Mary Ellen Burris headshot

Affiliation: Alumna
Program: MS, Human Development (formerly Educational Psychology)
Employment: Senior Vice President of Consumer Affairs at Wegmans

Trust from customers takes many forms, and is a critical success factor in any enduring corporation. Mary Ellen Burris, an entrepreneur at heart, has been instrumental in setting the tone for success at Wegmans Food Markets.

When Mary Ellen Burris, senior vice president of consumer affairs at Wegmans, joined the supermarket chain 37 years ago, she took her knowledge of human development and education into the corporate world to help build a company that has become very successful today because of its attentiveness to and focus on customers.

“Adapting our practices to the changing needs and concerns of consumers is very important to the growing success of the company,” she says.

In addition to earning the trust and respect of Wegmans shoppers, Burris has also had a dramatic effect on the health and well being of millions of families’ shopping habits along the east coast.

Burris has been a powerful advocate for consumers since joining Wegmans in 1971. Today, she continues to represent the voice of customers for Wegmans, which has been consistently named one of the ‘100 Best Companies to Work For’ by FORTUNE magazine for 11 consecutive years, ranking #1 in 2005 and #3 in 2008.

Burris began her career at Wegmans shortly after completing her master’s degree in educational psychology, now human development, from the Warner School of Education, formerly the College of Education. Prior to joining and creating the consumer affairs position at Wegmans, she worked for Cooperative Extension in New Jersey and later in upstate New York for a number of years. Before that, she was an educator in a New Jersey school, teaching food and nutrition for two years.

With customers and stores throughout the east coast—including New York, Pennsylvania, New Jersey, Virginia, and Maryland, and soon to be expanding into new states—Burris leads all of Wegmans customer communications out of the company’s Rochester, New York headquarters.

After listening intently to consumers’ needs over the years, Burris has made it her priority to work inside the 71-store supermarket chain to help make the shopping experience better from within rather than teaching people how to accommodate to what already exists in the supermarket.

Burris can be found devoting her time to addressing concerns of rising food prices, food safety and quality issues, the obesity epidemic, and business practices that impact the environment, people, and the company.

“The most significant challenge today is food safety,” Burris says. “The endless recalls have made it obvious that identifying the root causes of contamination and tracing back to the source is very difficult.”

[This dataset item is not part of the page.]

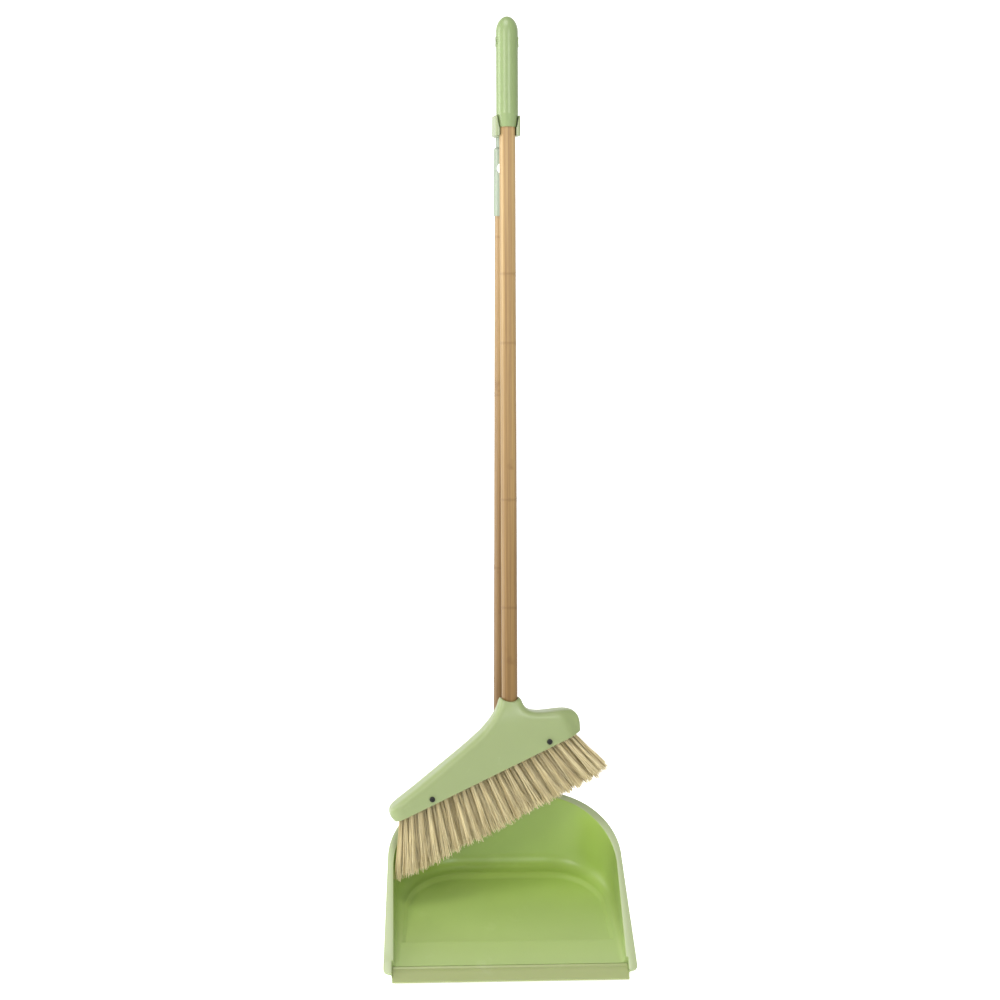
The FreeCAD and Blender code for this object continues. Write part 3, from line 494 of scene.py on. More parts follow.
def panProfile(zone, part, footY):  # one section, from the ledge over the rim to the underside
    s = panSize
    foot = outlineOf("foot", zone, part, s["blankFront"])
    brim = outlineOf("brim", zone, part, s["blankFront"])
    out = outward(zone, part)
    slope = math.radians(s["rimSlope"])
    rise = math.tan(slope)

    def wall(height, extra=0.0):
        point = foot.lerp(brim, height / s["brimHeight"]) + out * extra
        return Vector((point.x, point.y, height))

    drift = (brim.y - foot.y) / s["brimHeight"]
    top = (s["rimZ"] + (foot.y - s["rimY"]) * rise) / (1 - drift * rise)
    sideEnd = s["footDepth"] - s["footCorner"]
    if zone == "side":
        rimPart = (footY - s["rimY"]) / (sideEnd - s["rimY"])
    else:
        rimPart = part
    flat = outlinePoint(zone, rimPart, 0, s["rimLength"], s["rimFront"], s["rimBack"], s["rimCorner"])
    if zone == "side":  # the flange's front end is rounded off
        behind = max(0.0, s["rimEnd"] - (footY - s["rimY"]))
        flat.x -= s["rimEnd"] - math.sqrt(s["rimEnd"] ** 2 - behind ** 2)
    rimOut = Vector((flat.x, s["rimY"] + flat.y * math.cos(slope), s["rimZ"] + flat.y * math.sin(slope)))
    up = Vector((0, -math.sin(slope), math.cos(slope)))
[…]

She also focuses much of her attention to helping people find ways to live healthier, better lives through the Wegmans eat well. live well. program, part of which is the challenge, an eight-week program that she helped initiate to motivate people to make healthy everyday food choices and find balance in their busy lives.

In her leadership role, Burris oversees all of Wegmans customer communications, which includes community relations, media relations, food safety and quality assurance, as well as the company’s nutritionists and registered dieticians. Few supermarkets have the customer focus that Wegmans does. Leading a department that is a relentless reminder of the customer has been a part of her growing success within the company. Her weekly column in Wegmans ad has helped shoppers learn about what goes on behind the scenes to provide the products and services that make the stores a great place to shop.

Wegmans set its goal to be the very best at serving the needs of its customers, and Burris recognizes that this success must be ignited from within. “We have to be sure that we are modeling care and respect, that we are empowering our people, and that we are making a difference in every community that we serve,” she explains.

An enormous effort has gone into having Wegmans employees understand what the company’s values are and how deviating from them will not lead to success.

“When your basic philosophy is that you can’t be the best at serving the needs of your customers unless you fulfill the needs of your own people, then leadership is about being sure that you’re in fact setting a vision and identifying and developing your people,” she says. “The critical factor for me is feedback—it’s listening and responding to the needs of your own people. And, that’s easy to do at Wegmans because it’s at the heart of our philosophy.”

Education is a part of Burris’ life, not surprising since her background is in education. In addition to sitting on the Warner School Dean’s Advisory Committee as an at-large member, she also finds herself frequently applying her background in education to her current career at Wegmans.

“Understanding why people do what they do has been hugely important in a job that requires you to understand the motivations and the behavior of the customers and buyers, as we call them,” she says. “Consumer affairs is like sitting on a fence. You are the place where the customer meets the company and sometimes the desires are not common so understanding human behavior and looking at things from not just two sides, but all sides, has been really critical to this role.”